Nâtık nefs, hakikatin çeşitli suretlerle kendisinde meydana çıktığını algılayıp kavradığında yani dışa ve zihne ait suretleri tamamen bilip algıladığında o suretlerin muhataplarına bildirme ve meydana çıkarma işini, harflere ait kesintilerle kesilmiş olan havâî nefesi ile îfâ etmiştir. Rahmânî olan nefs yani Allah’ın vücûdunun feyzi, çeşitli hakikatler suretlerinde nefste ve nefes ile zuhur ettiği gibi, insan nefsi de çeşitli kelimeler suretlerinde nefste ve nefes ile zuhur etmiştir.9 Kelimeler, güya ki ya asıl yani bizzat hakikatlerin sedası veya hakikatlerin suretlerinin aksi olup tecelliyâtın şiddetinden dolayı nâtık nefsten kendisine tam münasebeti bulunan havaya aksetmiştir.10 Çünkü nefsin, kendisine iliş­kisi bulunan hayvânî ruh ile hava arasındaki ayni cinstenlik bu müna­sebeti gerektirmiştir.11 Sonra, bu sedalar ve akislerin meydana çıktıkları yer de ve geri dönüp varacakları yer de nâtık nefstir. O hâlde her şey, nefsinde ve nefes ile meydana çıkar ve sonra yine nefse geri döner.

Başka bir deyişle, kâinâtta her şey ve her şeyin özü olan insan Allah’a geri dönücüdür ve insanın Allah’a geri dönmesi ile de iş tamam olur.12

Daha da başka bir deyişle “Söz”, bütün hakikatlerin merci’i olan nâtık nefsin özelliklerinin özelliğidir. Şu hâlde, diğer hakikatler gibi ke­limeler de yani “Kur’ân” da nefste ve nefes ile zuhur etmiştir ve güya kelimeler nefste zâhir olan bütün hakikatlerin sedasıdır. Hakikatlerin dışa ait suretleri kendilerinin gayba ait gizli sedaları ve onlara delâlet eden kelimeler de açık sedalarıdır.
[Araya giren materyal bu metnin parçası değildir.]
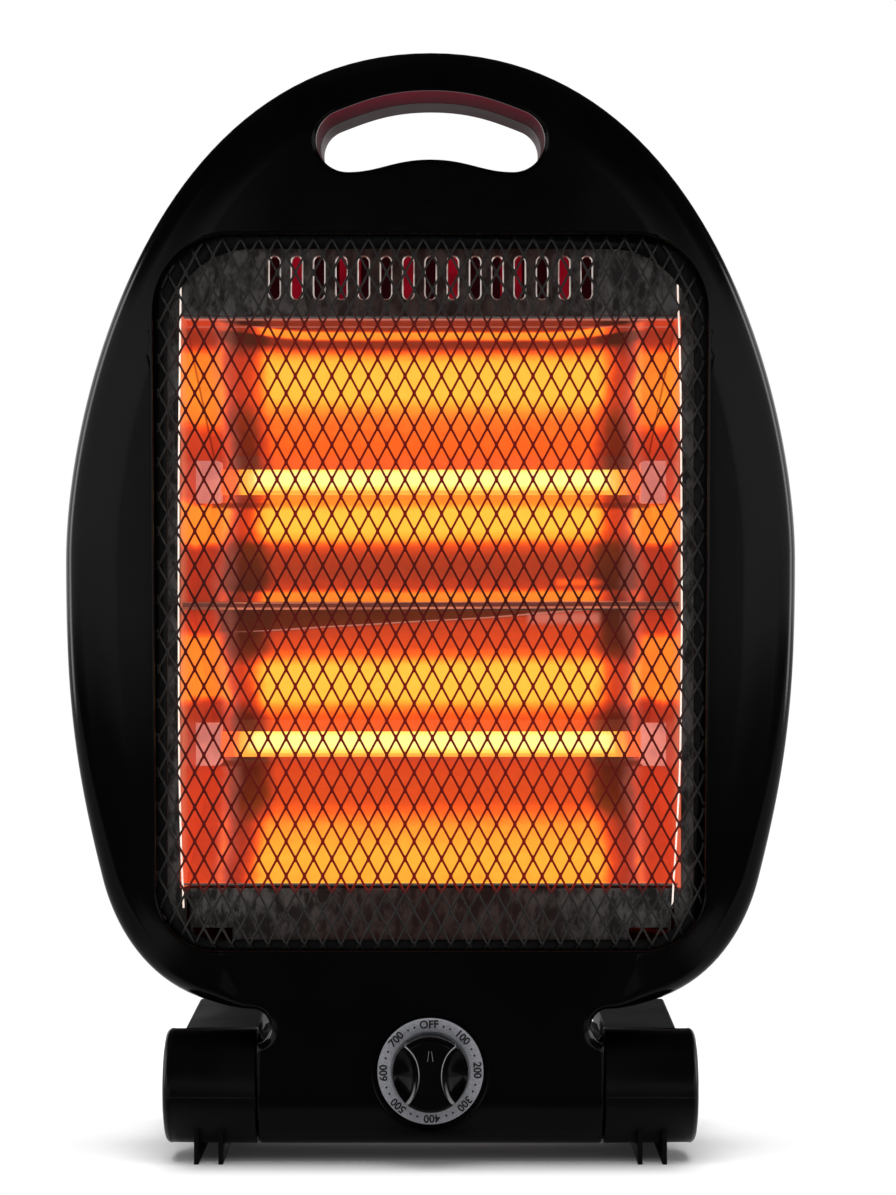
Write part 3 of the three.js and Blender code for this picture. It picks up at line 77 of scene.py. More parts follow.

Yahut da o hakikatler aslî suretlerdir de o suretlere delâlet eden kelimeler de onların hava aynası üzerinde pa­rıldayan akisleridir. Bu akisleri gerektiren şey de fıtratı 13 bakımından, nefsin parlaklığının şiddetini ve bu parlaklık şiddetinin de nefsteki suret­lerin nefse münasip bir şeyde yani havada zuhurunu gerektirir. Nefs ile hava arasındaki münasebete gelince, yukarıda da değindiğimiz gibi, o da nefsin istiva yani zuhur yeri olan hayvânî ruh ile havanın ayni cinstenliğidir. Zira hayvânî ruh bir cevherden ibarettir.14 İşte bu münasebet, o sedaların nâtık nefsten hava aynasına in’ikâsını gerektirmiştir.

İşte, nefs hakkında buraya kadar yaptığımız açıklamaların dile getirilebilen özeti ve sonucu budur. Bu sonucu hakkıyla kavramak da ger­çek ilim sahibi olmakla mümkündür. Ancak, bu gerçek ilim ile birlikte ve yine bu gerçek ilmin yüzü suyu hürmetine, hayatımız boyunca vuku bulacak ilâhî nefhalara ve tecellîlere de tam bir kalb safiyeti üzere intizâr­da olmalıyız. Çünkü vakitlerin nice hassaları vardır ki onu ancak kâ­miller ve ârifler bilirler.